▶ **GIVEN TASK**: Locate each line holding the string "Blender" and copy it.

▶ **RECORDS TO USE**:
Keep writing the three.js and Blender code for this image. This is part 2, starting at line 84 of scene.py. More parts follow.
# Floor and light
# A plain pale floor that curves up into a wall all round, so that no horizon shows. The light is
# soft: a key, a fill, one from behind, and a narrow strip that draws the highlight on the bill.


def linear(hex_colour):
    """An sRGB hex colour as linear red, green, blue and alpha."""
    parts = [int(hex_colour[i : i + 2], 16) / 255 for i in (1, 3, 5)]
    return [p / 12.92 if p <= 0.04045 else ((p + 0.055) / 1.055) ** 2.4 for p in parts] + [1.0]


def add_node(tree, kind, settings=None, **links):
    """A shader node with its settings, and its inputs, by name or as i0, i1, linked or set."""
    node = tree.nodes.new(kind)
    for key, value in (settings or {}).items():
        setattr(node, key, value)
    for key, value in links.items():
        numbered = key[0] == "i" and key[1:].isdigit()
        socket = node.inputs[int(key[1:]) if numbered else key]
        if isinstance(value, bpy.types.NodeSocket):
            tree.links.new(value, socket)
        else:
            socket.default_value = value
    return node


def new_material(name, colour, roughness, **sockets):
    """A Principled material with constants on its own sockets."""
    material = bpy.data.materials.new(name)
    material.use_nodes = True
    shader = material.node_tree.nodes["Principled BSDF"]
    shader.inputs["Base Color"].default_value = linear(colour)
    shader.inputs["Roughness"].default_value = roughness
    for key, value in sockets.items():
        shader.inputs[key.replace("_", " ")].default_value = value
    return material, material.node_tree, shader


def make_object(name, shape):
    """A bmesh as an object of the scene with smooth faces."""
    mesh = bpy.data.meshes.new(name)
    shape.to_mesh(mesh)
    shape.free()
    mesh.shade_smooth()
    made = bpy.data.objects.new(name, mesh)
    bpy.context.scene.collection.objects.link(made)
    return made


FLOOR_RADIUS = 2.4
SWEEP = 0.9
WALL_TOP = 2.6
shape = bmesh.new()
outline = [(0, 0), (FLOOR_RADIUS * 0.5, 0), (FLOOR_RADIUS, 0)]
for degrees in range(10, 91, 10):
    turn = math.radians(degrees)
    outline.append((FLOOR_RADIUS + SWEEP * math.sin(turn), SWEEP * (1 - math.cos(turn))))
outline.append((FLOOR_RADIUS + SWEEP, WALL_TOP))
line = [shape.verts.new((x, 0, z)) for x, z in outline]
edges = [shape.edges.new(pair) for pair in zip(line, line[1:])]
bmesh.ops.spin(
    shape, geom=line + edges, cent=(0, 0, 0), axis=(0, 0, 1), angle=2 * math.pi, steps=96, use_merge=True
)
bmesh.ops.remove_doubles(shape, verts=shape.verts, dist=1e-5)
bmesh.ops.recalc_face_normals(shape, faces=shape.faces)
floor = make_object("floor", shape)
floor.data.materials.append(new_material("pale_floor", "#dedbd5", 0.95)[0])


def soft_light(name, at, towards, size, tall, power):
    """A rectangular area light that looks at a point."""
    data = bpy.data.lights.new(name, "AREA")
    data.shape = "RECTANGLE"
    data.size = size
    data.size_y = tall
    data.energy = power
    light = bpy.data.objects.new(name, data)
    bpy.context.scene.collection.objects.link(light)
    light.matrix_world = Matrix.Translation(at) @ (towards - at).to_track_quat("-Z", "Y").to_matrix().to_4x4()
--
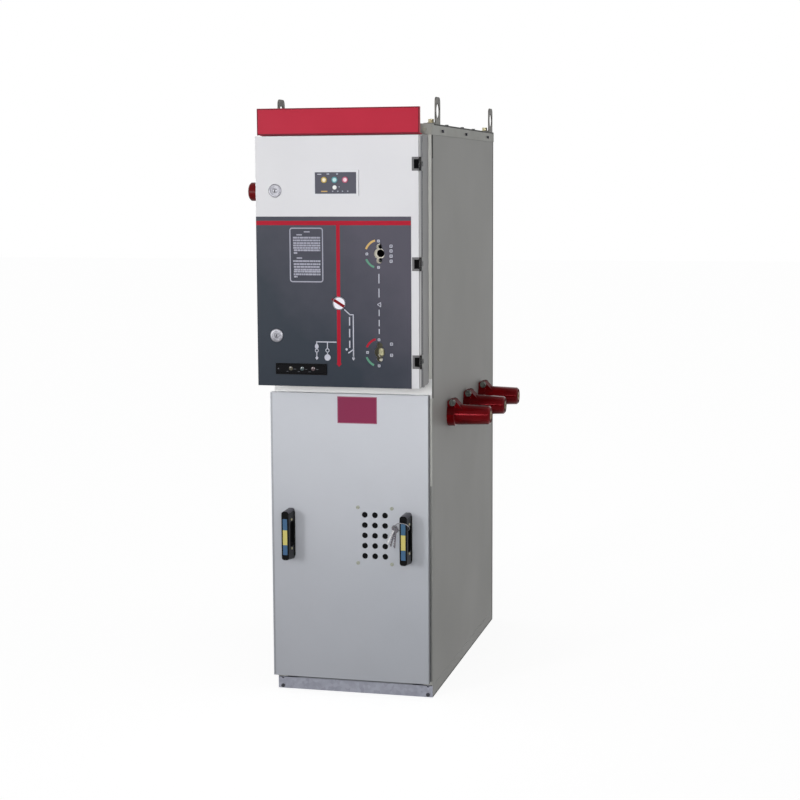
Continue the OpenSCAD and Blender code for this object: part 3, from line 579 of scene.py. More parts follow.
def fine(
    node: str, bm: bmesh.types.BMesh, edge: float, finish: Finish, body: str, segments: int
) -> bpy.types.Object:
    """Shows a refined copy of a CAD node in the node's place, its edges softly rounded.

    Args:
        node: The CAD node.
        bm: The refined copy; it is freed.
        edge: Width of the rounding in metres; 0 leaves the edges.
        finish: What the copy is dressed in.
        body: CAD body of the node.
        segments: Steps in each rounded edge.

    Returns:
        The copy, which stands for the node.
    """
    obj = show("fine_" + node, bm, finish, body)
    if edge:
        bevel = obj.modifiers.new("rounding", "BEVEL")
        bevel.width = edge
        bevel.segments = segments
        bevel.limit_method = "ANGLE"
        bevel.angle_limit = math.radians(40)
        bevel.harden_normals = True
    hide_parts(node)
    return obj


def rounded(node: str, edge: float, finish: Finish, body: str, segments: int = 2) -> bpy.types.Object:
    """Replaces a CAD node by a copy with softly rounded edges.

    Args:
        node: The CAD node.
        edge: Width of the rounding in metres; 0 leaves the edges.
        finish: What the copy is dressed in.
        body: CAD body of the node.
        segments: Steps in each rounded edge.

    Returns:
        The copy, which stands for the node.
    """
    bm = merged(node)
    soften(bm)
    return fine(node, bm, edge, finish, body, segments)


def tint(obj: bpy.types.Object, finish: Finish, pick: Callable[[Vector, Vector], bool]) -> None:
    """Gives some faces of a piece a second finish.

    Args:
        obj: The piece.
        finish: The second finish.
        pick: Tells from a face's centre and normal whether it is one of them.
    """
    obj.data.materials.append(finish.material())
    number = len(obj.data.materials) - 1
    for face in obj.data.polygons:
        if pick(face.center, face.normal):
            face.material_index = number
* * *
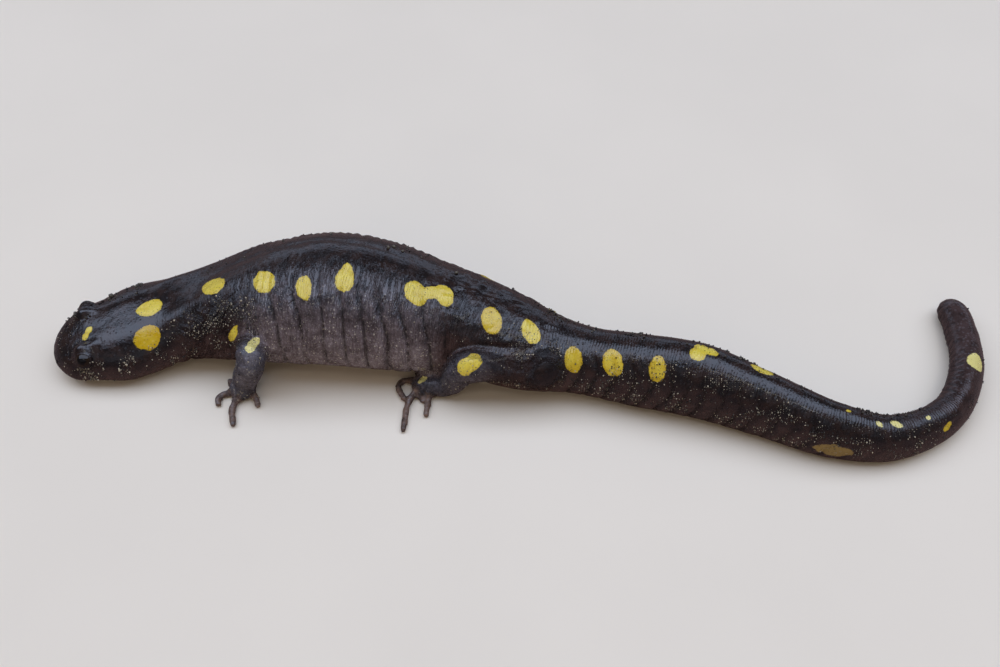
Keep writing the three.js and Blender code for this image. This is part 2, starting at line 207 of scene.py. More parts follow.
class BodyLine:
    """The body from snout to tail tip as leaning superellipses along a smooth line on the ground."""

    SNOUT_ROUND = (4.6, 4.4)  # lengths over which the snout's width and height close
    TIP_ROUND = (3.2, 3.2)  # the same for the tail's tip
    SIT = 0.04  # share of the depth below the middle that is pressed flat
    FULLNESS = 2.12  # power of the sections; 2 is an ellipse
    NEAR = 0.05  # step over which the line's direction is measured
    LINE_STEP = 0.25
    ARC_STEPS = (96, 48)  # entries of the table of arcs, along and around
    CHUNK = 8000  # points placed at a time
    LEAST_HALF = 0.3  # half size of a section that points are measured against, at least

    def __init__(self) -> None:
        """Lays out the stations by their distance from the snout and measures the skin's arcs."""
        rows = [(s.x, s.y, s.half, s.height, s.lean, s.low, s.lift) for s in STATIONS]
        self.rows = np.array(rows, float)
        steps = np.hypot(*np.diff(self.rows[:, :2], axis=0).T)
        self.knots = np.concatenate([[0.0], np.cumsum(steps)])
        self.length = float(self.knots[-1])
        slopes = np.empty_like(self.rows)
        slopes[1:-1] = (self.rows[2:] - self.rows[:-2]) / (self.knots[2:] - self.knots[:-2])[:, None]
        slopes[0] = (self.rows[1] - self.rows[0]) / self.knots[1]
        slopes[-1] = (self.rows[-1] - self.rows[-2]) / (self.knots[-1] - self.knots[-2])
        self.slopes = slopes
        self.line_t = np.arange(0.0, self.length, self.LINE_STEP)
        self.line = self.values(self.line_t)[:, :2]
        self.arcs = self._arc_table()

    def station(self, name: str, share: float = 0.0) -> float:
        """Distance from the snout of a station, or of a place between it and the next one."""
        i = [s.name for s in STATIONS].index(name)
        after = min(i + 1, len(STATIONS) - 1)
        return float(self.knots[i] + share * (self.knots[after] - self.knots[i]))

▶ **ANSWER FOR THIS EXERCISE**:
Keep writing the three.js and Blender code for this image. This is part 2, starting at line 84 of scene.py. More parts follow.
Continue the OpenSCAD and Blender code for this object: part 3, from line 579 of scene.py. More parts follow.
Keep writing the three.js and Blender code for this image. This is part 2, starting at line 207 of scene.py. More parts follow.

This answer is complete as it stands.